-- start of MATERIAL --
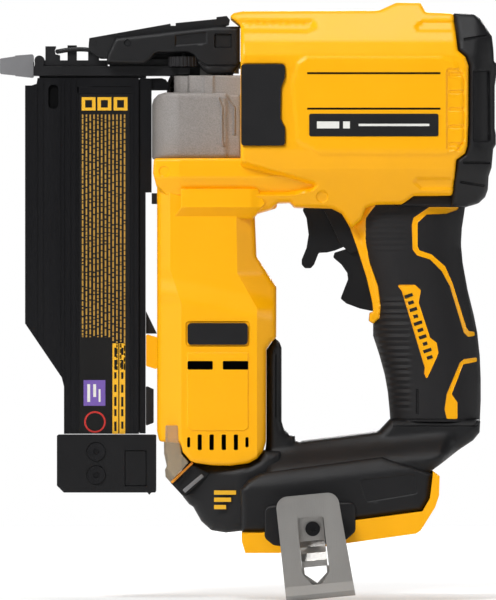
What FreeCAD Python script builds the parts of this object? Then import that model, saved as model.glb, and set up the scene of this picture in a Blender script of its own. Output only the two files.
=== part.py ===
import FreeCAD, Part
import math
import os

# Cordless pin nailer, modelled as separate pieces in one frame, in millimetres.
# Origin: nose outlet, on the drive axis, in the middle plane of the tool.
# +X runs from the nose to the rear cap, +Z points up, -Y is the operator's left side.

WALL = 2.6                   # moulded housing wall

# --- Moulded housing -----------------------------------------------------------------
BARREL_FRONT = 125.1
BARREL_SIDE = [(125.1, -60), (125.1, 20.3), (119.2, 25), (121.7, 26.9), (126.6, 27.9), (195, 28.3),
               (197.6, 28.6), (206.1, 32.7), (218.4, 32.7), (221, 27.5), (235.3, 26.8), (237.3, 7),
               (241.2, 3.7), (242.8, -0.8), (242.7, -30.7), (242.2, -42), (241, -46), (236.5, -49.3),
               (235.1, -64.6), (234.5, -67.7), (214.7, -67.9), (208.6, -72.2), (195.7, -72.4),
               (189, -75), (172.4, -74.4), (153.1, -73.7), (150.9, -71.2), (144.6, -71.4),
               (141, -74.6), (132.5, -77.3), (130, -60)]
BARREL_HALF_SECTION = [(18, 34), (37, 11.5), (39.5, 4.7), (39.5, -44.2), (37, -54.1), (22, -80)]
BARREL_CAVITY_HALF = [(17, 24.6), (34, 8.5), (36.6, 3.6), (36.6, -43.2), (34.2, -52.4), (26, -66.5)]
COLLAR = (80, 126, 31, -66, -48.2)          # x0, x1, half width, z0, z1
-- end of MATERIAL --
__GIVEN REQUEST__
In the listing above, reproduce the first line and each one after it through the line that contains "moulded housing wall".

__EXERCISE ANSWER__
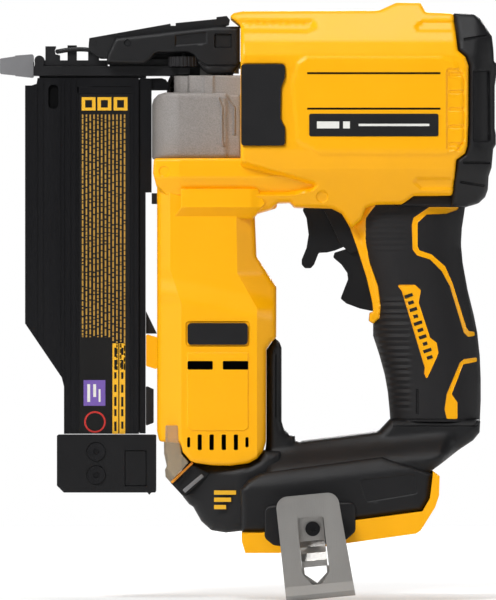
What FreeCAD Python script builds the parts of this object? Then import that model, saved as model.glb, and set up the scene of this picture in a Blender script of its own. Output only the two files.
=== part.py ===
import FreeCAD, Part
import math
import os

# Cordless pin nailer, modelled as separate pieces in one frame, in millimetres.
# Origin: nose outlet, on the drive axis, in the middle plane of the tool.
# +X runs from the nose to the rear cap, +Z points up, -Y is the operator's left side.

WALL = 2.6                   # moulded housing wall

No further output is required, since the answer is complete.